“Gift” by company to subsidiary appears to be “Dubious tax avoidance scheme”
The Applicant, a Singapore company, “gifted” the shares of Bharath Wind Farm Ltd, an Indian company, to its 99.61% subsidiary Orient Green Power Ltd, another Indian company. As the gift was made prior to the enactment of s. 56(2)(viia) and there was no consideration received, it was claimed that there was no taxable income and that the transfer pricing provisions did not apply. The department opposed the applicant on the ground that it did not appear to be genuine. HELD by the AAR:
U/s 82 of the Companies Act, shares in a company is moveable property transferable in the manner provided by its Articles of Association. The applicant has not shown the gift was authorized by its Articles. It is difficult to imagine the Articles of Association of a company providing for gifting away of the assets in the form of shares in another company by what is attempted to be described as oral gift.

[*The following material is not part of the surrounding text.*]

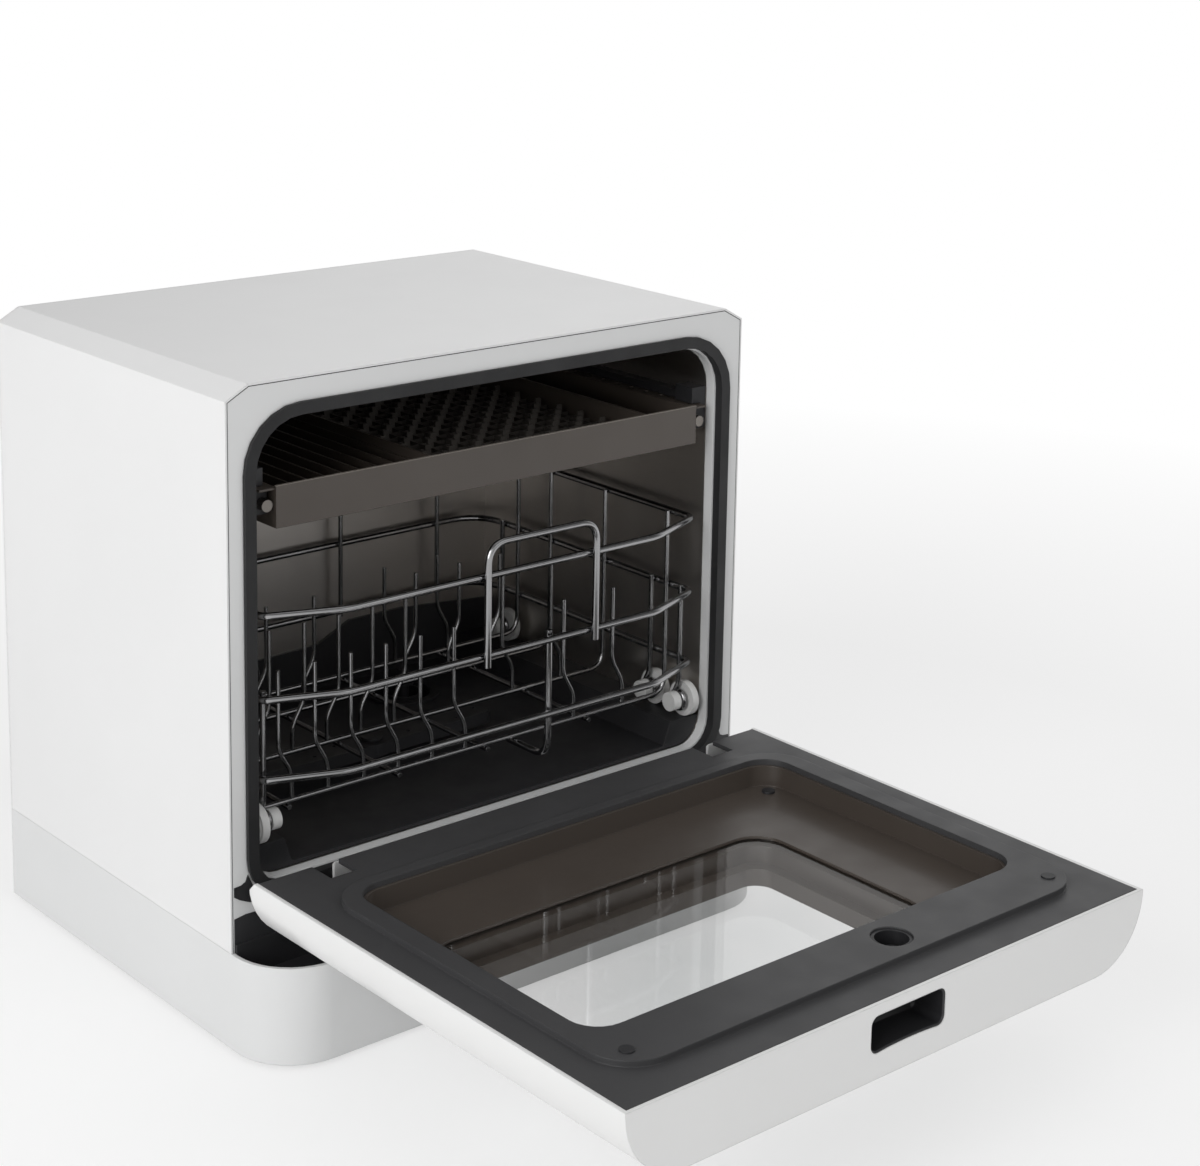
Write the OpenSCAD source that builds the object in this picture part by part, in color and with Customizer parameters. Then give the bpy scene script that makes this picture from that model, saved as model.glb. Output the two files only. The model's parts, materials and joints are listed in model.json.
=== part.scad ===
// Countertop dishwasher with a drop-down door, a wheeled wire basket and a
// pull-out cutlery tray. Front faces -Y, +X is to the right, +Z is up and the
// counter is at z = 0. The door is drawn open, with basket and tray pushed in.

/* [Cabinet] */
// Width of the machine over its side panels
body_w = 430; // [410:5:450]
// Height of the machine from the counter to its top
body_h = 434; // [424:2:450]
// Depth of the cabinet behind its front plane
case_d = 295; // [292:1:320]
// Thickness of the sheet steel casing
sheet = 1.5; // [1:0.1:2.5]
// Width of the sloped edge along each side of the top
chamfer_w = 16; // [8:1:24]
// Drop of the sloped edge along each side of the top
chamfer_h = 9; // [5:1:14]
// Height of the seam between the base moulding and the casing
base_top = 68; // [64:1:69]
// Wall thickness of the base moulding
base_wall = 2.5; // [2:0.1:3.5]
// Radius of the upright front corners of base and door
corner_r = 44; // [36:1:44]
// Height of the rubber feet
foot_h = 3; // [2:0.5:5]

/* [Front frame and gasket] */
// Thickness of the front frame
frame_t = 12; // [10:1:14]
// Width of the frame on each side of the opening
frame_side = 21.5; // [20:0.5:24]
// Height of the frame above the opening
frame_head = 25.5; // [22:0.5:30]
// Radius of the opening's upper corners
mouth_r = 32; // [26:1:34]
// Radius of the opening's lower corners
mouth_low_r = 20; // [14:1:24]
// Width of the rubber gasket limb
gasket_w = 8; // [6:0.5:9]
// Depth of the gasket groove in the frame
gasket_seat = 4; // [3:0.5:6]

/* [Tub] */
// Wall thickness of the steel tub
tub_wall = 1.5; // [1:0.1:2]
// Space between the tub's rear wall and the back of the cabinet
rear_space = 25; // [23:0.5:28]
// Height of the wheel tracks above the lower edge of the opening
track_step = 20; // [18:0.5:24]
// Width of each wheel track
track_w = 27; // [22:1:30]

/* [Door] */
// Thickness of the door
door_t = 46; // [44.5:0.5:47]
// Gap between the closed door and the front frame
door_gap = 3; // [3:0.5:4]
// Gap between the lower edge of the closed door and the seam of the base
door_rise = 7; // [5:0.5:9]
// Gap between the top of the closed door and the top of the machine
door_top_gap = 3; // [2:0.5:6]
// Wall thickness of the door shell
door_wall = 2.5; // [2:0.1:3]
// Distance of the hinge line behind the outer face of the door
hinge_in = 13; // [12:0.5:14]
// Height of the hinge line above the lower edge of the closed door
hinge_rise = 16; // [14:0.5:18]
// Diameter of the hinge pins
hinge_pin_d = 6; // [5:0.5:7]
// Distance of each hinge from the side of the machine
hinge_inset = 53; // [50:1:70]
// Height of the raised rim on the inner face
rim_h = 4; // [3:0.5:4]
// Width of the plain limb of the rim at the free edge
rim_high = 42; // [34:1:44]
// Depth of the inner pan below the liner plane
pan_in = 15; // [14:0.5:17]
// Width of the pan's floor to the left of the window
window_left = 11; // [9:1:30]
// Width of the pan's floor to the right of the window
window_right = 65; // [30:1:80]
// Height of the pan's floor under the window
window_low = 60; // [40:1:80]
// Height of the pan's floor above the window
window_head = 12; // [9:1:20]
// Thickness of the window panes
pane_t = 2.5; // [2:0.5:3]
// Width of the handle pocket in the free edge
pocket_w = 64; // [50:1:90]
// Depth of the handle pocket
pocket_deep = 24; // [16:1:30]
// Diameter of the push buttons
button_d = 14; // [10:0.5:16]
// Travel of the push buttons
button_travel = 1.2; // [0.8:0.1:2]

/* [Basket] */
// Running gap between the side rails and the tub's walls
basket_gap = 7.5; // [7:0.5:12]
// Length of the basket along its side rails
basket_l = 252; // [246:1:252]
// Distance that the middle of the front rail stands forward
basket_bow = 20; // [10:1:20]
// Gap between the top rail and the tray's floor
basket_headroom = 62; // [50:1:75]
// Height of the bottom wires above the wheel tracks
floor_rise = 14; // [12.5:0.5:18]
// Diameter of the three rails
rail_d = 5; // [4:0.5:5.5]
// Diameter of the cross wires
wire_d = 3.6; // [3:0.1:4.5]
// Diameter of the tines
tine_d = 3; // [2.5:0.1:3.5]
// Spacing of the plate tines
tine_pitch = 28.3; // [24:0.1:30]
// Diameter of the wheel flange
wheel_d = 26; // [22:0.5:28]
// Distance of the handle loop to the right of the basket's middle
handle_x = 24; // [0:1:30]

/* [Cutlery tray] */
// Thickness of the runners outside the tray's flanges
guide_wall = 5.5; // [4:0.5:8]
// Space between the tray's rear wall and the tub's rear wall
tray_rear_gap = 35; // [30:1:50]
// Distance of the tray's upper edge below the top of the opening
tray_drop = 44.5; // [40:0.5:50]
// Height of the tray walls
tray_wall_h = 22; // [18:1:30]
// Thickness of the tray sheet
tray_sheet = 1.5; // [1:0.1:2]
// Width of the slotted flange along each side
tray_flange = 11; // [9.5:0.5:11]

/* [Hoses] */
// Diameter of the corrugated drain hose
drain_d = 22; // [16:1:26]
// Diameter of the clear inlet tube
inlet_d = 8; // [6:0.1:10]

/* [Pose] */
// Angle of the door, 90 is open and 0 is closed
door_open = 90; // [0:1:90]
// Distance that the basket is pulled out
basket_out = 0; // [0:1:265]
// Distance that the tray is pulled out
tray_out = 0; // [0:1:171]

/* [Hidden] */

// Fits and small constants shared by several pieces
fit = 0.2;
run_gap = 0.5;
weld_gap = 0.1;
face_gap = 0.3;
big = 1000;

// Cabinet
half_w = body_w / 2;
door_y1 = -door_gap;
door_y0 = door_y1 - door_t;
base_front = -door_y0;
door_z0 = base_top + door_rise;
hinge_y = door_y0 + hinge_in;
hinge_z = door_z0 + hinge_rise;
hinge_x = half_w - hinge_inset;
tub_back = case_d - rear_space;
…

A “gift” by one company to another company of shares in a public company appears to be strange, unless it be one which has been set up for some purpose. The revenue’s contention that the purpose of the gift is to avoid tax and s. 56(2)(viia) is not far-fetched. Also, s. 47(i) & (iii) appear to apply to gifts by individuals and HUFs and not by companies. The Authority has the right & the duty to consider the reality of the transaction and genuineness of the transaction, in addition to its validity. When such transactions are entered into involving substantial assets the applicant has to prove to the hilt the factum, genuineness and validity of the transaction, the right to enter into the transaction and the bona fides of the transaction. To postulate that a corporation can give away its assets free to another even orally can only be aiding dubious attempts at avoidance of tax payable under the Act. The AO is in a better position to make a proper enquiry into the question of the genuineness and validity of the transaction. Hence, a ruling is declined.